That's so sweet of your wife! you're very lucky to have her I have to say, your story made me think, and I now believe that Polyamory would be definitely worth trying. I think being with both sexes at once (and perhaps even being in similar non-conformist relationships) would help me when it comes to being comfortable with myself. I'll try Polyamory out as soon as I get the chance. Thank you so much for your answer~
It can seem like bisexuals are the forgotten part of the LGBT community. Where I am, there are plenty of groups/events catering to gay or lesbian folks, but virtually none for bisexuals. As far as not feeling "valid", I understand what you're saying. It is always easier to feel comfortable with your position if you see a lot of other people with the same one. My personal opinion is that a person's feelings/attractions are what they are. They are neither "right" nor "wrong".

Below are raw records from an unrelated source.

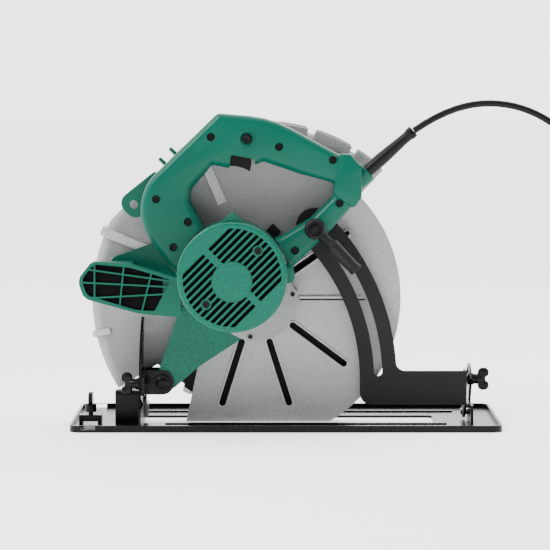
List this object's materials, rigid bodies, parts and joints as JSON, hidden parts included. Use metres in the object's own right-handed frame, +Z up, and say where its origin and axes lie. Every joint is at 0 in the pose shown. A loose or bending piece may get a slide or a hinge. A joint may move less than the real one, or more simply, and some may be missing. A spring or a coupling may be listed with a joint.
{
  "type": "circular saw",
  "caption": "Corded circular saw with a closed handle, slotted motor cover, large guards, depth arc and a tilting base.",
  "frame": {"origin": "underside of the base, in the plane of the blade, at the middle of the base's length", "axes": "+X towards the rear, where the cord leaves; -Y towards the motor; +Z up"},
  "size_m": [0.874, 0.3144, 0.4092],
  "materials": {
    "base_black": "gloss",
    "black_steel": "satin",
    "charcoal": "satin",
    "cast_grey": "cast",
    "bright_steel": "satin",
    "zinc": "plated",
    "green_hammered": "hammered",
    "green_moulded": "satin",
    "black_plastic": "matt",
    "rubber": "matt",
    "copper": "satin",
    "brass": "satin",
    "laminated_steel": "matt"
  },
  "bodies": {
    "base": {"base_plate": "base_black", "front_quadrant": "black_steel", "rear_quadrant": "black_steel", "front_hinge_block": "black_steel", "hinge_pins": "zinc", "fence_bracket": "black_steel"},
    "fence_screw": {"fence_screw": "black_plastic"},
    "tilt_frame": {"front_tilt_bracket": "black_steel", "depth_pivot_bolt": "black_steel", "depth_pivot_nut": "zinc", "depth_guide": "charcoal", "cord_tube": "rubber", "cord_coil": "rubber", "plug_body": "rubber", "plug_pins": "bright_steel"},
    "front_wing_bolt": {"front_wing_bolt": "black_plastic"},
    "rear_wing_bolt": {"rear_wing_bolt": "black_plastic"},
    "saw_body": {"upper_guard": "cast_grey", "gear_case": "cast_grey", "gear_case_screws": "black_steel", "guard_retaining_ring": "zinc", "guard_spring": "bright_steel", "spindle_bearing_front": "bright_steel", "spindle_bearing_rear": "bright_steel", "pivot_arm": "green_hammered", "motor_housing": "green_hammered", "motor_cover": "green_hammered", "motor_cover_screws": "black_steel", "motor_bearing_rear": "bright_steel", "motor_bearing_front": "bright_steel", "stator_core": "laminated_steel", "brush_holders": "brass", "carbon_brushes": "black_plastic", "exhaust_duct": "green_moulded", "exhaust_grille": "green_moulded", "handle_shell_near": "green_moulded", "handle_shell_far": "green_moulded", "handle_screws": "black_steel", "hanging_ear": "green_moulded", "trigger_pin": "zinc", "switch_box": "black_plastic", "cord_guard": "rubber", "depth_lock_bolt": "black_steel"},
    "depth_lever": {"lever_cap_nut": "black_steel", "depth_lock_lever": "black_plastic"},
    "lower_guard": {"lower_guard": "cast_grey"},
    "spindle": {"saw_blade": "charcoal", "spindle": "bright_steel", "inner_flange": "zinc", "outer_flange": "zinc", "blade_bolt": "black_steel", "spindle_gear": "bright_steel"},
    "armature": {"motor_shaft": "bright_steel", "armature_core": "laminated_steel", "armature_windings": "copper", "commutator": "copper", "cooling_fan": "black_plastic"},
    "trigger": {"trigger": "black_plastic"},
    "lock_button": {"lock_off_button": "black_plastic"},
    "spindle_lock": {"spindle_lock_button": "black_plastic"}
  },
  "joints": [
    {"name": "bevel", "type": "hinge", "parent": "base", "child": "tilt_frame", "pos_m": [0, 0, 0.012], "axis": [-1, 0, 0], "range_deg": [0, 45]},
    {"name": "depth", "type": "hinge", "parent": "tilt_frame", "child": "saw_body", "pos_m": [-0.1526, -0.06, 0.057], "axis": [0, 1, 0], "range_deg": [0, 40]},
    {"name": "guard_swing", "type": "hinge", "parent": "saw_body", "child": "lower_guard", "pos_m": [-0.038, -0.02, 0.158], "axis": [0, -1, 0], "range_deg": [0, 120], "stiffness_Nm_per_rad": 0.15, "springref_deg": -51.57},
    {"name": "blade_spin", "type": "hinge", "parent": "saw_body", "child": "spindle", "pos_m": [-0.038, 0, 0.158], "axis": [0, 1, 0], "continuous": true},
    {"name": "armature_spin", "type": "hinge", "parent": "saw_body", "child": "armature", "pos_m": [-0.06477, -0.12, 0.19417], "axis": [0, 1, 0], "continuous": true},
    {"name": "trigger_pull", "type": "hinge", "parent": "saw_body", "child": "trigger", "pos_m": [-0.066, -0.072, 0.343], "axis": [0, -1, 0], "range_deg": [0, 8], "stiffness_Nm_per_rad": 0.4, "springref_deg": -11.46},
    {"name": "lock_off_push", "type": "slide", "parent": "saw_body", "child": "lock_button", "axis": [0, 1, 0], "range_m": [0, 0.003], "stiffness_N_per_m": 400, "springref_m": -0.002},
    {"name": "spindle_lock_push", "type": "slide", "parent": "saw_body", "child": "spindle_lock", "axis": [0, 1, 0], "range_m": [0, 0.003], "stiffness_N_per_m": 400, "springref_m": -0.002},
    {"name": "depth_lever_turn", "type": "hinge", "parent": "saw_body", "child": "depth_lever", "pos_m": [0.03558, -0.104, 0.24782], "axis": [0, -1, 0], "range_deg": [0, 60]},
    {"name": "front_wing_turn", "type": "hinge", "parent": "tilt_frame", "child": "front_wing_bolt", "pos_m": [-0.19, -0.105, 0.058], "axis": [-1, 0, 0], "range_deg": [0, 180]},
    {"name": "rear_wing_turn", "type": "hinge", "parent": "tilt_frame", "child": "rear_wing_bolt", "pos_m": [0.24, -0.027, 0.056], "axis": [1, 0, 0], "range_deg": [0, 180]},
    {"name": "fence_screw_turn", "type": "hinge", "parent": "base", "child": "fence_screw", "pos_m": [-0.242, -0.065, 0.02], "axis": [0, 0, 1], "range_deg": [0, 180]}
  ],
  "couplings": [
    {"joint": "armature_spin", "follows": "blade_spin", "ratio": -5}
  ]
}
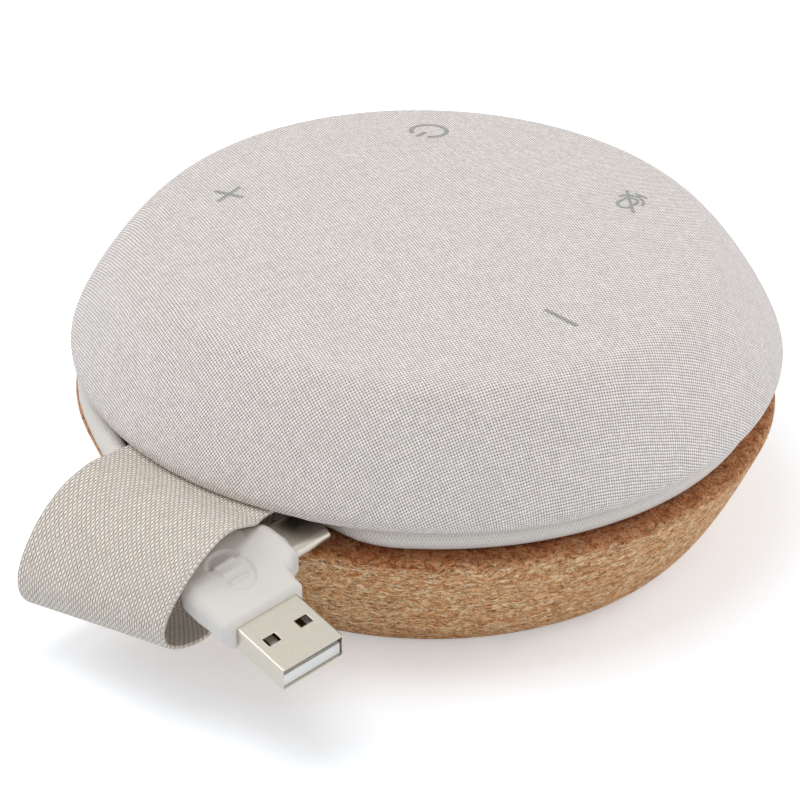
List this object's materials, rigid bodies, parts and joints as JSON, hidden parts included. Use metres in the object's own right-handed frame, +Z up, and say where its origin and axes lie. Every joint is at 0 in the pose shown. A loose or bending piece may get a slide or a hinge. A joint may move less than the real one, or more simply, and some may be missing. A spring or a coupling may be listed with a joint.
{
  "type": "conference speaker",
  "caption": "Round cloth-covered USB conference speaker on a cork base, with press keys under the cloth, a cord wound in a groove and its two-headed plug held by a webbing loop.",
  "frame": {"origin": "middle of the rubber foot, on the surface it stands on", "axes": "+Z up through the crown; the strap and plug are on the -Y side"},
  "size_m": [0.12, 0.1428, 0.0539],
  "materials": {
    "cover_cloth": "fine plain-woven polyester cloth",
    "housing_plastic": "moulded ABS",
    "key_plastic": "moulded ABS",
    "circuit_board": "glass-epoxy board",
    "switch_plastic": "moulded",
    "microphone_can": "gold-flashed can",
    "screw_steel": "zinc plated",
    "gasket_foam": "closed-cell foam",
    "basket_steel": "black coated steel",
    "magnet_steel": "zinc plated steel",
    "magnet_ferrite": "sintered ferrite",
    "copper": "enamelled copper wire",
    "cone_paper": "coated paper",
    "surround_rubber": "butyl rubber",
    "spider_cloth": "resin-treated cloth",
    "gland_rubber": "moulded",
    "cork": "turned agglomerated cork, sealed",
    "foot_rubber": "matte anti-slip rubber",
    "webbing": "coarse plain-woven webbing",
    "cord_braid": "braided sleeve",
    "overmould": "satin moulded",
    "plug_nickel": "nickel plated, warm tone",
    "insulator": "white moulded",
    "contact_gold": "gold plated"
  },
  "bodies": {
    "housing": {"cloth_cover": "cover_cloth", "head_shell": "housing_plastic", "key_board": "circuit_board", "push_switches": "switch_plastic", "microphones": "microphone_can", "board_screws": "screw_steel", "driver_gasket": "gasket_foam", "driver_basket": "basket_steel", "driver_top_plate": "magnet_steel", "driver_magnet": "magnet_ferrite", "driver_yoke": "magnet_steel", "cone_surround": "surround_rubber", "cone_spider": "spider_cloth", "driver_screws": "screw_steel", "cord_spool": "housing_plastic", "cord_gland": "gland_rubber", "head_screws": "screw_steel", "cork_base": "cork", "base_pan": "housing_plastic", "main_board": "circuit_board", "board_parts": "switch_plastic", "base_screws": "screw_steel", "rubber_foot": "foot_rubber", "strap": "webbing", "cord_coil": "cord_braid", "cord_tail": "cord_braid", "plug_body": "overmould", "usb_a_shell": "plug_nickel", "usb_a_tongue": "insulator", "usb_a_contacts": "contact_gold", "usb_c_shell": "plug_nickel", "usb_c_liner": "switch_plastic"},
    "power_key": {"key_power": "key_plastic"},
    "mute_key": {"key_mute": "key_plastic"},
    "plus_key": {"key_plus": "key_plastic"},
    "minus_key": {"key_minus": "key_plastic"},
    "cone": {"speaker_cone": "cone_paper", "dust_cap": "cone_paper", "voice_coil": "copper"}
  },
  "joints": [
    {"name": "power_key_press", "type": "slide", "parent": "housing", "child": "power_key", "axis": [0, 0, -1], "range_m": [0, 0.00035], "stiffness_N_per_m": 4000},
    {"name": "mute_key_press", "type": "slide", "parent": "housing", "child": "mute_key", "axis": [0, 0, -1], "range_m": [0, 0.00035], "stiffness_N_per_m": 4000},
    {"name": "plus_key_press", "type": "slide", "parent": "housing", "child": "plus_key", "axis": [0, 0, -1], "range_m": [0, 0.00035], "stiffness_N_per_m": 4000},
    {"name": "minus_key_press", "type": "slide", "parent": "housing", "child": "minus_key", "axis": [0, 0, -1], "range_m": [0, 0.00035], "stiffness_N_per_m": 4000},
    {"name": "cone_travel", "type": "slide", "parent": "housing", "child": "cone", "axis": [0, 0, 1], "range_m": [-0.0005, 0.0005], "stiffness_N_per_m": 1500, "deforming": ["cone_surround", "cone_spider"]}
  ]
}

Have you tried being a nerd in a state that is mainly for outdoor loving extroverts? The outdoors is cool, but I would like to play some D&D or Pathfinder or Exalted
Hello there! I totally get how you feel. Like you, I sometimes get those thoughts of, "Just pick a side already!" I also don't feel "legit" and like I don't fit into the LGBT Community, even though there's a B in LGBT. I feel fake. I feel like I want to fit into the community whilst keeping my "straight" life on the side. It sucks. But I don't want to be straight. I actually wish to be fully gay (lesbian), because that way my dating pool is more "defined" if that makes sense? I don't know why I feel that way though, because I'm primarily attracted to men. Go figure! I don't know if it's just because that's all I know/have experience in. I've had two girlfriends, but neither were serious (no sex) but I guess the last one (2012) was a bit more serious than the first, because we actually kissed. The first girl I dated and I only hugged and cuddled (It was a high school romance). Both of them cheated on me with guys, so guess I was just an experiment to them??? I'd rather be fully gay than straight though, even with my bad experiences. Right now I feel like I'm somewhere in the middle because I can go either way... I don't like to be "in the middle"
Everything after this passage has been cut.